Intervention de Pascale Martin

Séance en hémicycle du lundi 16 janvier 2023 à 16h00
Aide universelle d'urgence pour les victimes de violences conjugales — Discussion générale

Photo issue du site de l'Assemblée nationale ou de WikipediaPascale Martin :

Leur prise en charge exige des réponses ambitieuses et sociales, non des mesures qui font peser la charge financière de l'aide sur les épaules des victimes.

Si ce dispositif nous pose problème, c'est aussi parce qu'un prêt peut engendrer des difficultés supplémentaires à moyen terme pour ces femmes. Laissez-moi vous présenter les choses autrement : imaginez-vous qu'une banque accepte d'accorder un prêt à une personne en pleine séparation, sans logement, sans travail, avec des enfants à charge ? Bien sûr que non. Les banques savent très bien qu'une telle personne a peu de chance d'être à même de rembourser la somme dans des délais raisonnables. Si c'est l'État qui prête l'argent, croyez-vous que ça changerait tout ?

Les associations présentes sur le terrain auprès des femmes victimes de violences affirment que, pour beaucoup de victimes, ce dispositif peut être contre-productif. Mettez-vous à la place de ces femmes qui ne savent pas où elles vont habiter le mois prochain ou si elles vont trouver un travail, de celles qui se retrouvent seules avec leurs enfants dans une situation devenue brutalement précaire, de celles dont le patrimoine a été confisqué par leur agresseur. Alors que leur avenir est incertain et qu'elles traversent déjà une période très anxiogène, la perspective de devoir rembourser cette somme ajoutera encore à leur stress. Cela peut même les pousser à refuser l'aide, par peur de s'endetter !

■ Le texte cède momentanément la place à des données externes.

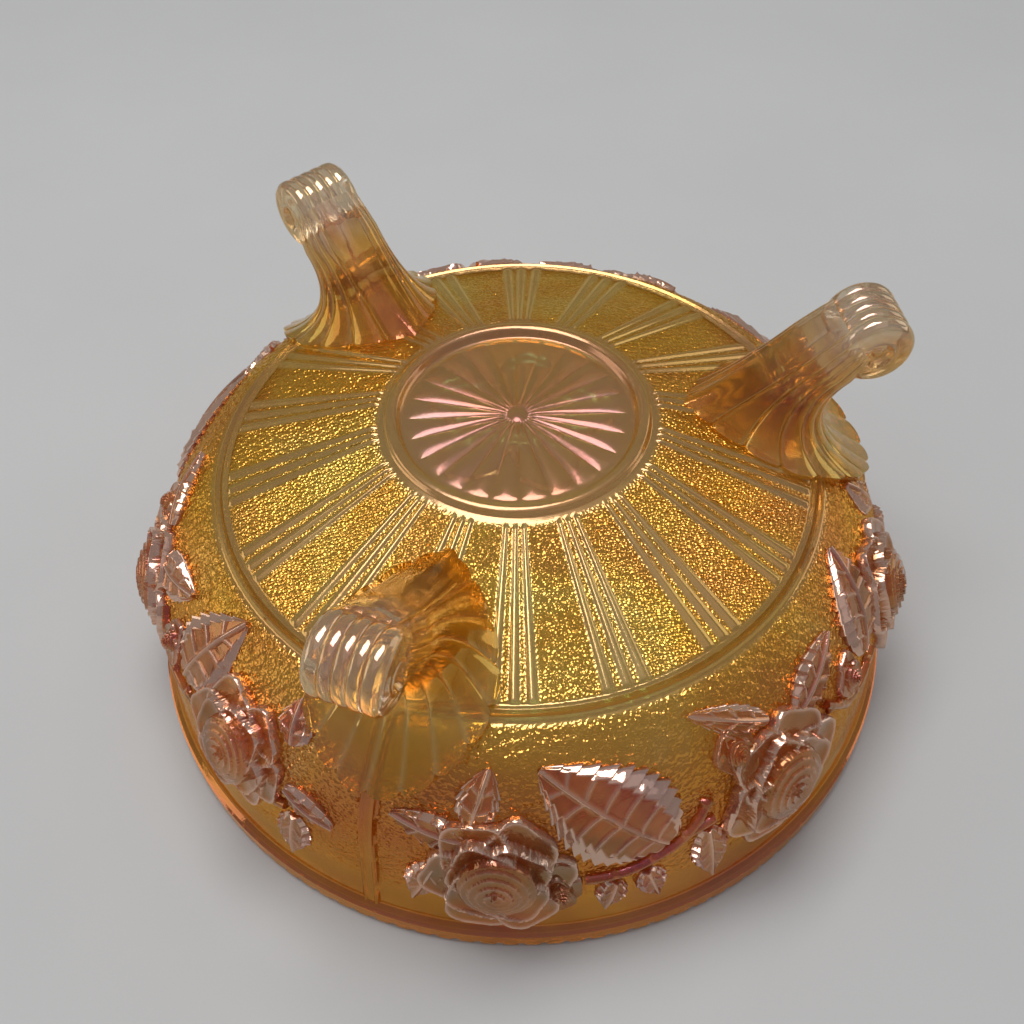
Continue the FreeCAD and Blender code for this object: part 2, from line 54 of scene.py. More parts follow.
TURN = 2.0 * math.pi
PANELS = 3
PANEL_TURN = TURN / PANELS


def far_corner(node):
    """Highest corner of a CAD node, in millimetres."""
    return Vector(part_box(node)[1]) / MM


RIM_RADIUS = far_corner("rim_band").x
RIM_HEIGHT = far_corner("rim_band").z
BEAD_OUTER = far_corner("bead_ring").x
COLLAR_OUTER = far_corner("collar_ring").x
COLLAR_INNER = far_corner("star_medallion").x
COLLAR_TOP = far_corner("collar_ring").z
FOOT_REACH = far_corner("foot_1").x
FOOT_TOP = far_corner("foot_1").z

GLASS = 4.5                    # thickness of the wall
RIM_LIP = 6.0                  # width of the flat that the bowl lies on
RIM_BEVEL = 1.0
RIM_NOTCHES = 120
NOTCH_DEPTH, NOTCH_WIDTH = 0.8, 1.1
WALL_FOOT = RIM_RADIUS - 1.9
WAIST = (RIM_RADIUS - 5.0, RIM_HEIGHT * 4.0)
BEAD_LEVEL = 62.0
SHOULDER_RISE = 4.1
COLLAR_RISE = 1.5
COLLAR_LEVEL = COLLAR_TOP - COLLAR_RISE
MEDAL_LEVEL = COLLAR_LEVEL - 0.6
BEAD_RIDGES = (BEAD_OUTER - 2.5, BEAD_OUTER - 0.8)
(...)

Comme l'a dit Mme la rapporteure Béatrice Descamps, une expérimentation de ce type de dispositif a été instaurée en novembre 2022 dans la région de Valenciennes. La somme prêtée aux victimes s'élève à 598 euros au total. L'aide s'adresse uniquement aux bénéficiaires ou aux futures bénéficiaires du RSA. Le remboursement s'échelonne en vingt-quatre mensualités de 25 euros. Vous me direz que cette somme n'est pas considérable ; mais si : pour bien des gens, 25 euros, c'est énorme. Parmi la quinzaine de femmes à qui l'aide a été proposée, plus de la moitié l'ont refusée, pour plusieurs d'entre elles par peur de se mettre en difficulté financière. On voit bien qu'un prêt, même avec un remboursement très échelonné, ne convient pas.

Le deuxième manque important de ce texte est qu'il se focalise sur l'aspect financier de l'aide, alors que les femmes qui quittent leur conjoint violent font état de bien d'autres difficultés, souvent plus importantes. Comme me l'ont signalé les associations, c'est dans la création d'hébergements d'urgence et de structures d'accompagnement psychologique spécialisées qu'il faut placer l'argent – c'est une urgence.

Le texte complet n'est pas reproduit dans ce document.